* AIM
The data below is to be returned in full and exactly.

* DATASET EXCERPT
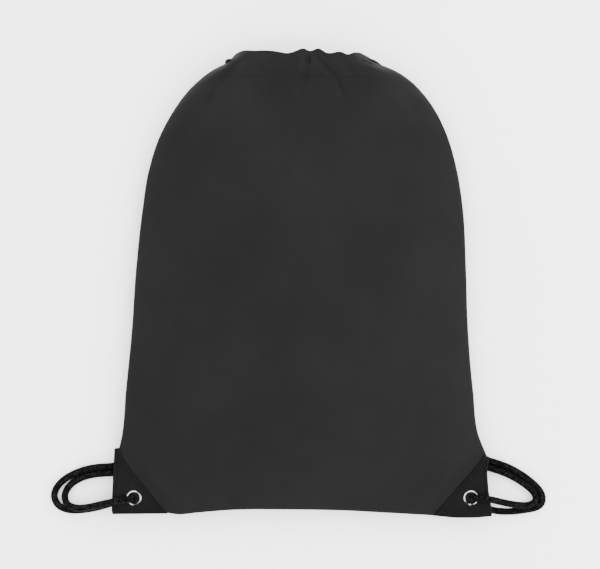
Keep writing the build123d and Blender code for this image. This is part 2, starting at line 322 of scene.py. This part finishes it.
RIGHT_ROUTE = [
    (151.5, -192.8, 10.5), (151.8, -192.8, 17.0), (156.2, -192.8, 21.4), (166.5, -193.3, 20.4),
    (177.5, -196.3, 14.6), (187.5, -198.7, 11.4), (197.0, -200.0, 10.0), (206.0, -199.9, 8.2),
    (211.2, -196.0, 5.4), (210.4, -189.8, 3.6), (204.5, -184.0, 3.3), (194.5, -176.9, 3.3),
    (181.0, -170.2, 3.3), (166.0, -165.7, 3.3), (151.0, -161.6, 3.3), (143.2, -153.0, 3.3),
    (141.0, -138.0, 3.3), (141.0, -112.0, 3.3), (139.2, -84.0, 3.3), (135.4, -32.0, 3.3),
    (130.0, 27.0, 3.3), (123.4, 82.0, 3.3), (111.8, 124.0, 3.3), (97.2, 153.0, 3.3),
    (87.0, 170.5, 3.5), (79.0, 183.2, 4.1), (71.5, 194.5, 4.7), (57.5, 197.8, 5.0),
    (38.0, 197.8, 5.4), (0.0, 197.8, 5.7), (-30.0, 197.8, 5.6), (-48.0, 197.8, 5.4),
    (-60.0, 198.2, 5.2), (-66.6, 199.0, 9.2), (-66.6, 199.0, 17.6), (-60.0, 198.6, 22.4),
    (-48.0, 197.8, 25.6), (-30.0, 197.8, 27.0), (0.0, 197.8, 27.2), (38.0, 197.8, 27.0),
    (53.0, 199.0, 23.6), (62.6, 199.4, 16.6), (72.0, 192.6, 9.6), (87.8, 180.5, 3.8),
    (101.0, 162.0, 3.3), (119.5, 131.0, 3.3), (131.0, 90.0, 3.3), (137.3, 40.0, 3.3),
    (142.9, -20.0, 3.3), (147.4, -76.0, 3.3), (149.5, -112.0, 3.3), (149.5, -137.0, 3.3),
    (152.5, -150.6, 3.3), (162.5, -158.6, 3.3), (175.0, -161.8, 3.3), (187.0, -166.2, 3.3),
    (199.0, -173.0, 3.3), (210.2, -181.8, 3.3), (216.6, -189.6, 3.3), (217.2, -197.4, 3.3),
    (213.0, -202.2, 3.3), (203.0, -204.5, 3.3), (190.0, -206.0, 3.3), (178.0, -206.2, 3.3),
    (167.5, -203.6, 3.3), (157.0, -196.6, 4.6),
]
ROUTES = {"left": LEFT_ROUTE, "right": RIGHT_ROUTE}
BRAID_RING = 30
BRAID_STEP = 0.55 * MM
BRAID_STRANDS = 8
BRAID_PITCH = 11.0 * MM
BRAID_DEPTH = 0.6 * MM
BRAID_SWELL = 0.25 * MM
KNOT_RING = 24
KNOT_STEP = 0.5 * MM
KNOT_CORD = 0.92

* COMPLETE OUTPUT
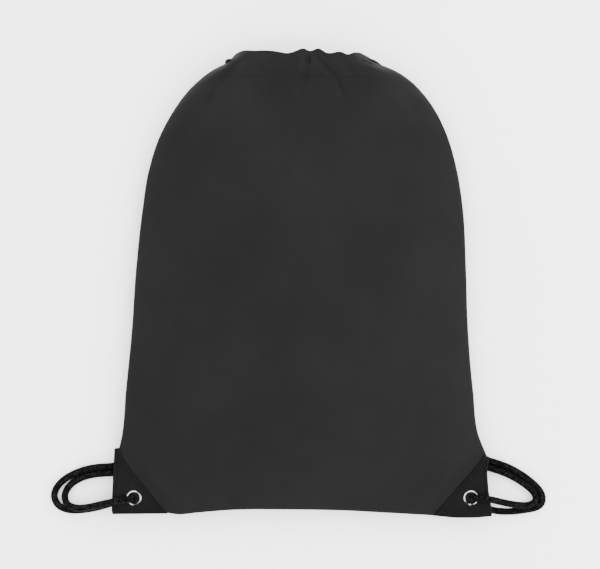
Keep writing the build123d and Blender code for this image. This is part 2, starting at line 322 of scene.py. This part finishes it.
RIGHT_ROUTE = [
    (151.5, -192.8, 10.5), (151.8, -192.8, 17.0), (156.2, -192.8, 21.4), (166.5, -193.3, 20.4),
    (177.5, -196.3, 14.6), (187.5, -198.7, 11.4), (197.0, -200.0, 10.0), (206.0, -199.9, 8.2),
    (211.2, -196.0, 5.4), (210.4, -189.8, 3.6), (204.5, -184.0, 3.3), (194.5, -176.9, 3.3),
    (181.0, -170.2, 3.3), (166.0, -165.7, 3.3), (151.0, -161.6, 3.3), (143.2, -153.0, 3.3),
    (141.0, -138.0, 3.3), (141.0, -112.0, 3.3), (139.2, -84.0, 3.3), (135.4, -32.0, 3.3),
    (130.0, 27.0, 3.3), (123.4, 82.0, 3.3), (111.8, 124.0, 3.3), (97.2, 153.0, 3.3),
    (87.0, 170.5, 3.5), (79.0, 183.2, 4.1), (71.5, 194.5, 4.7), (57.5, 197.8, 5.0),
    (38.0, 197.8, 5.4), (0.0, 197.8, 5.7), (-30.0, 197.8, 5.6), (-48.0, 197.8, 5.4),
    (-60.0, 198.2, 5.2), (-66.6, 199.0, 9.2), (-66.6, 199.0, 17.6), (-60.0, 198.6, 22.4),
    (-48.0, 197.8, 25.6), (-30.0, 197.8, 27.0), (0.0, 197.8, 27.2), (38.0, 197.8, 27.0),
    (53.0, 199.0, 23.6), (62.6, 199.4, 16.6), (72.0, 192.6, 9.6), (87.8, 180.5, 3.8),
    (101.0, 162.0, 3.3), (119.5, 131.0, 3.3), (131.0, 90.0, 3.3), (137.3, 40.0, 3.3),
    (142.9, -20.0, 3.3), (147.4, -76.0, 3.3), (149.5, -112.0, 3.3), (149.5, -137.0, 3.3),
    (152.5, -150.6, 3.3), (162.5, -158.6, 3.3), (175.0, -161.8, 3.3), (187.0, -166.2, 3.3),
    (199.0, -173.0, 3.3), (210.2, -181.8, 3.3), (216.6, -189.6, 3.3), (217.2, -197.4, 3.3),
    (213.0, -202.2, 3.3), (203.0, -204.5, 3.3), (190.0, -206.0, 3.3), (178.0, -206.2, 3.3),
    (167.5, -203.6, 3.3), (157.0, -196.6, 4.6),
]
ROUTES = {"left": LEFT_ROUTE, "right": RIGHT_ROUTE}
BRAID_RING = 30
BRAID_STEP = 0.55 * MM
BRAID_STRANDS = 8
BRAID_PITCH = 11.0 * MM
BRAID_DEPTH = 0.6 * MM
BRAID_SWELL = 0.25 * MM
KNOT_RING = 24
KNOT_STEP = 0.5 * MM
KNOT_CORD = 0.92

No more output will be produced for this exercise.